Does http://netcolation.com look fishy to anyone? It has no formal list of members, but instead claims to "represent" Google and others without elaborating as to what this means. It also looks like a part-time operation run by a pair of lawyers.

I am all for a coalition, but this looks odd at best and may easily backfire. If they are assigning themselves to be Google's representatives on the matter, then Google will have no choice but to distantiate from this entity, and this will inevitably be picked up by the media as "Google breaks away from anti-SOPA coalition."


When I read about this "Nuclear Option", I can't help but feel that it is nothing more than a PR ploy. How much money would be lost by companies like Amazon, Google, etc. by shutting their sites down for even a single day? Even more, this sort of stunt would be a Customer support nightmare for any of these companies. Though an interesting threat, it comes off as completely impractical from every angle.

If they lose less money than they would stand to lose should SOPA pass, it's a wise move.

Plus they obviously wont pull down paid services like google apps or AWS, etc.

But why not? I mean if this bill is really passing, like everyone claims, then where is the official information on how the actual language of the bill "changes the internet " as we know it.. I hate SOPA but it does not seem like anybody is doing anything to really stop it. I mean Google, Facebook, etc should stop all activity, shut down for a month and use all its resources to fight this thing with speeches, commercials, cold calling, blah , blah, blah.. If nobody does that then they really don't care or this bill is not as bad as they (Google,FB,etc) say it is.

That's the equivalent of USA blowing up an USA base with nuclear bombs to defend against the invaders. Please take it to them, blow up the invaders in their own bases.

Instead, promote Internet Freedom to replace and outlaw SOPA, DMCA, PROTECT-IP, COICA, CEST, OPENA, ACTA and more.
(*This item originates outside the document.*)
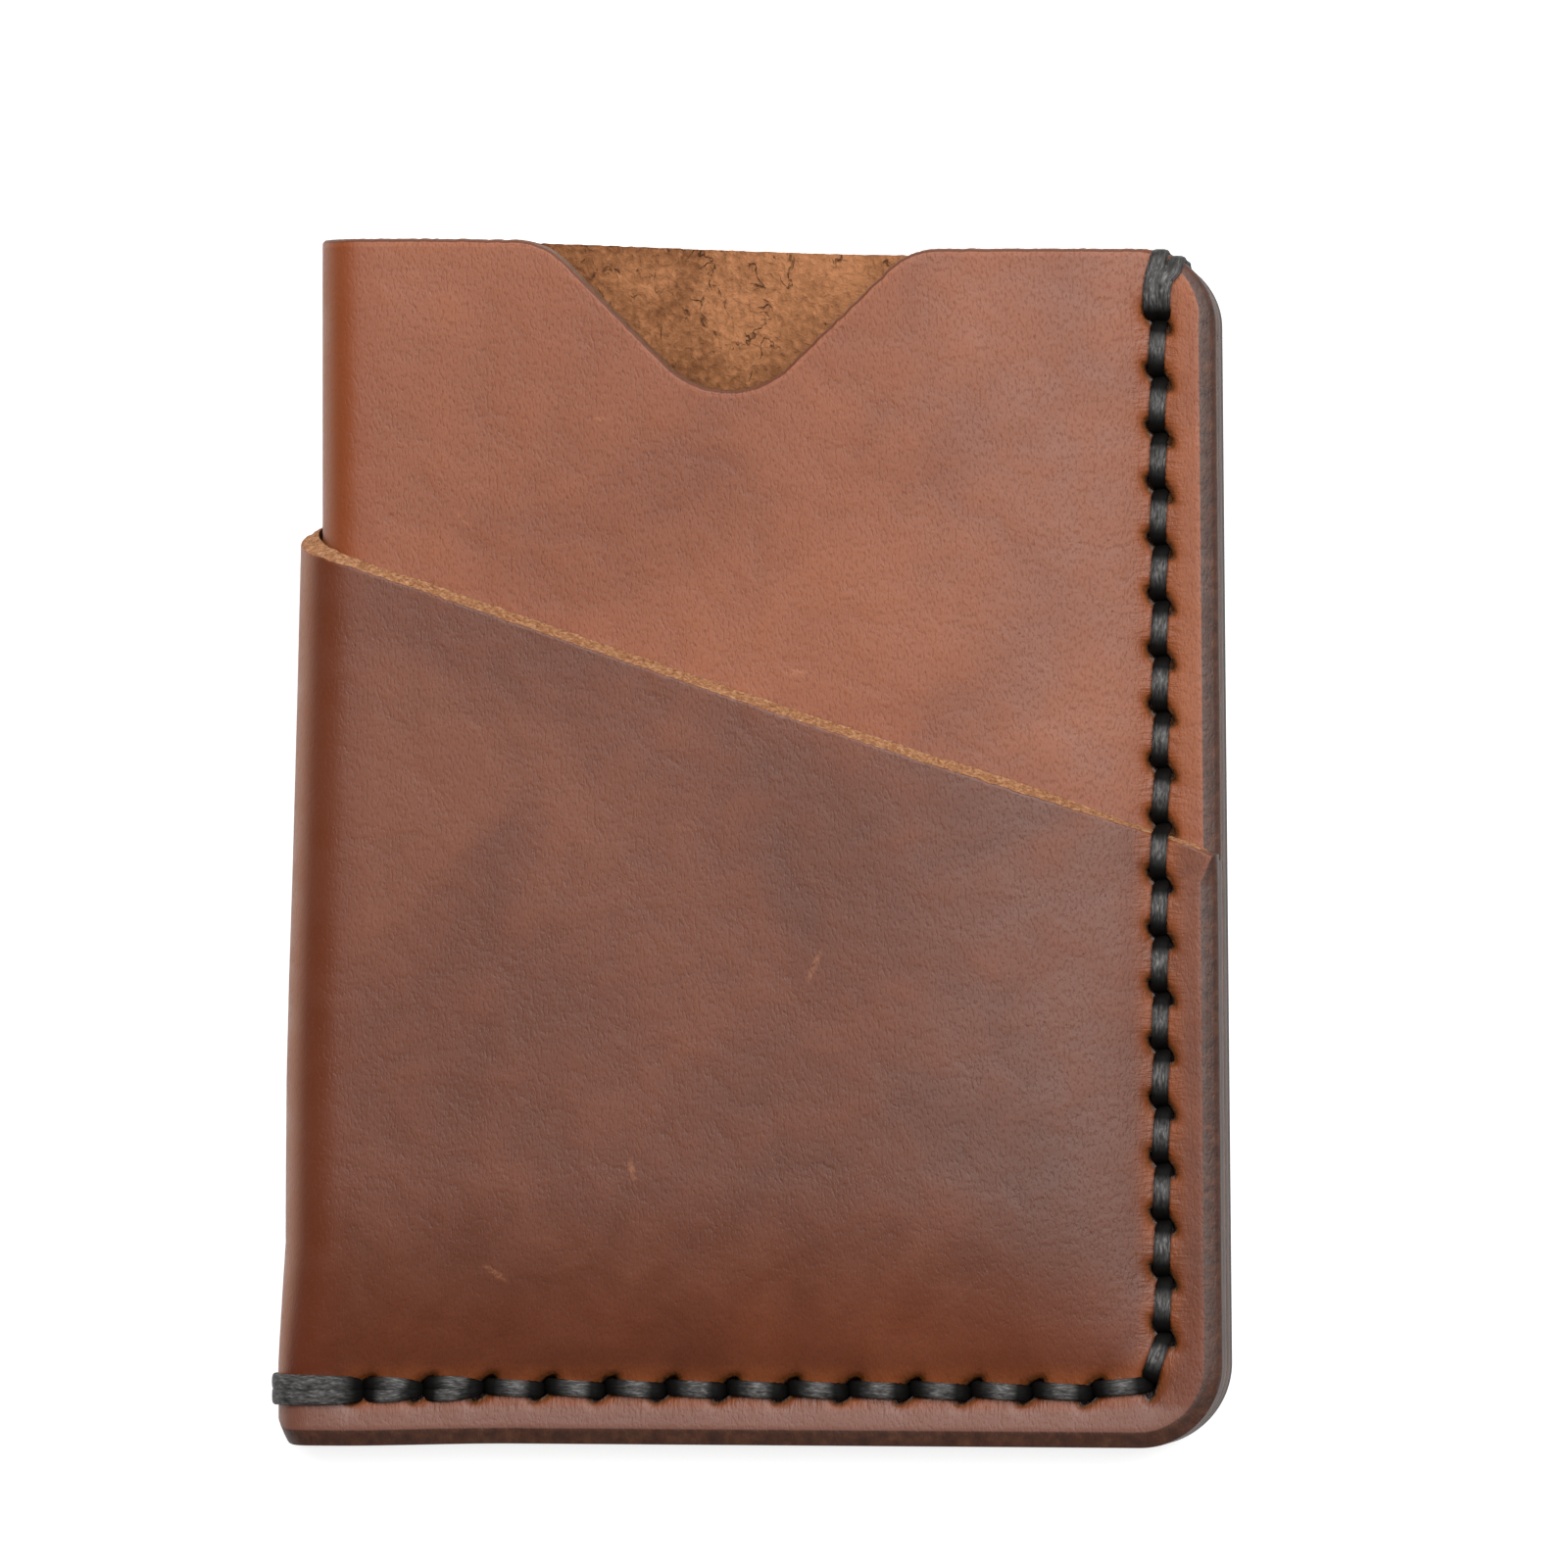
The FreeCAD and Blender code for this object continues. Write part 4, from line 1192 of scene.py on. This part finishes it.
def make_camera():
    """Long lens, tilted a little towards the stitched side, with the holder where it should be."""
    tilt = math.radians(9)
    distance = 1.2
    film = 36
    view_wide = 0.1322
    sideways, upwards = 0.0025, 0.0045
    towards = Vector((math.sin(tilt), 0, math.cos(tilt)))
    right = Vector((math.cos(tilt), 0, -math.sin(tilt)))
    data = bpy.data.cameras.new("camera")
    data.sensor_width = film
    data.lens = film * distance / view_wide
    data.clip_start, data.clip_end = 0.05, 20
    camera = bpy.data.objects.new("camera", data)
    camera.matrix_world = Matrix.Translation(
        right * sideways + Vector((0, upwards, 0)) + towards * distance
    ) @ Matrix((right, (0, 1, 0), towards)).transposed().to_4x4()
    link(camera)
    bpy.context.scene.camera = camera


# ---------------------------------------------------------------- the holder

def sleeve_fine(s, t):
    """The front of the seam that the wrap leaves free, and a margin."""
    return (s < SLEEVE_FINE[0]) & (t > SLEEVE_FINE[1])


def wrap_fine(s, t):
    """The whole seam."""
    return True


sleeve = Sheet(SLEEVE, sleeve_outline(), sleeve_fine, ruffle=0.0).build("sleeve_leather")
wrap = Sheet(WRAP, wrap_outline(), wrap_fine, ruffle=0.16).build("wrap_leather")
thread = make_thread()

flesh = flesh_material()
edges = edge_material()
sleeve_grain = grain_material(
    "sleeve_grain",
    SLEEVE,
    ((0.205, 0.053, 0.018), (0.262, 0.074, 0.026), (0.315, 0.094, 0.035)),
    0.34,
    (0, 0, 0),
)
wrap_grain = grain_material(
    "wrap_grain",
    WRAP,
    ((0.112, 0.030, 0.012), (0.152, 0.041, 0.016), (0.198, 0.057, 0.023)),
    0.24,
    (40, 70, 9),
)
for piece, grain in ((sleeve, sleeve_grain), (wrap, wrap_grain)):
    for material in (grain, flesh, edges):
        piece.data.materials.append(material)
thread.data.materials.append(thread_material())

for piece, node, slot in (
    (sleeve, "inner_sleeve", "sleeve_leather"),
    (wrap, "outer_wrap", "wrap_leather"),
    (thread, "saddle_thread", "waxed_thread"),
):
    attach(piece, "root")
    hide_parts(node)

make_floor()
make_lamp("key", (0.22, 0.36, 0.80), (1.1, 0.9), 12)
make_world(0.10, 1.0)
make_camera()
bpy.context.scene.view_settings.view_transform = "Standard"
The pacifist nature of the SOPA movement sucks because it targets one bill, when there's a tsunami of anti-Internet bills.

A scorched earth policy like you describe is bad for both sides, but sometimes the only viable option. Russia used it to thwart both Napoleon and Hitler

FWIW, OpenDNS will not ever shut down our service and I doubt most of those other sites will either.

I keep seeing this "nuclear option" story and it's annoying. We will keep fighting against SOPA, but we won't shut down our service in protest, that would be far worse (and not effective).

They shouldn't do a blackout, they should "flag" links to/pages/accounts of politicians who hasn't pledged opposition to SOPA. If they are in favour of destroying the Internet, they shouldn't enjoy the privilege of having Google and Facebook assist their campaigns.

No, they should do a blackout.

I, for one, would love to see a day (1) without Google. Almost like a moment of silence to realize how far the internet has come since '96. Would bing suddenly gain mass users? Would we rediscover dogpile?

I really don't think this will work because the Government will see it for the empty threat that it truly is.

A Google or a Facebook prove they have the guts to throw their off-switch for anyone to take this seriously.

The goal is to raise awareness. For example, every cable news program in America would cover it as one of the day's top stories. You can't buy that with money.

Technically you could, but you'd need lots and lots of money.

I'm guessing it would be on par with the money they'd lose being offline for even a day.

They could also just block all SOPA voters from access to there services. Most of the pro-SOPA companies have knows IP-ranges.

Instead of a blackout, why not have a period of "IPV6" only?

Because combining two unrelated ideas is confusing (e.g. it would lead people to the false belief that upgrading to IPv6 will negate the effects of SOPA).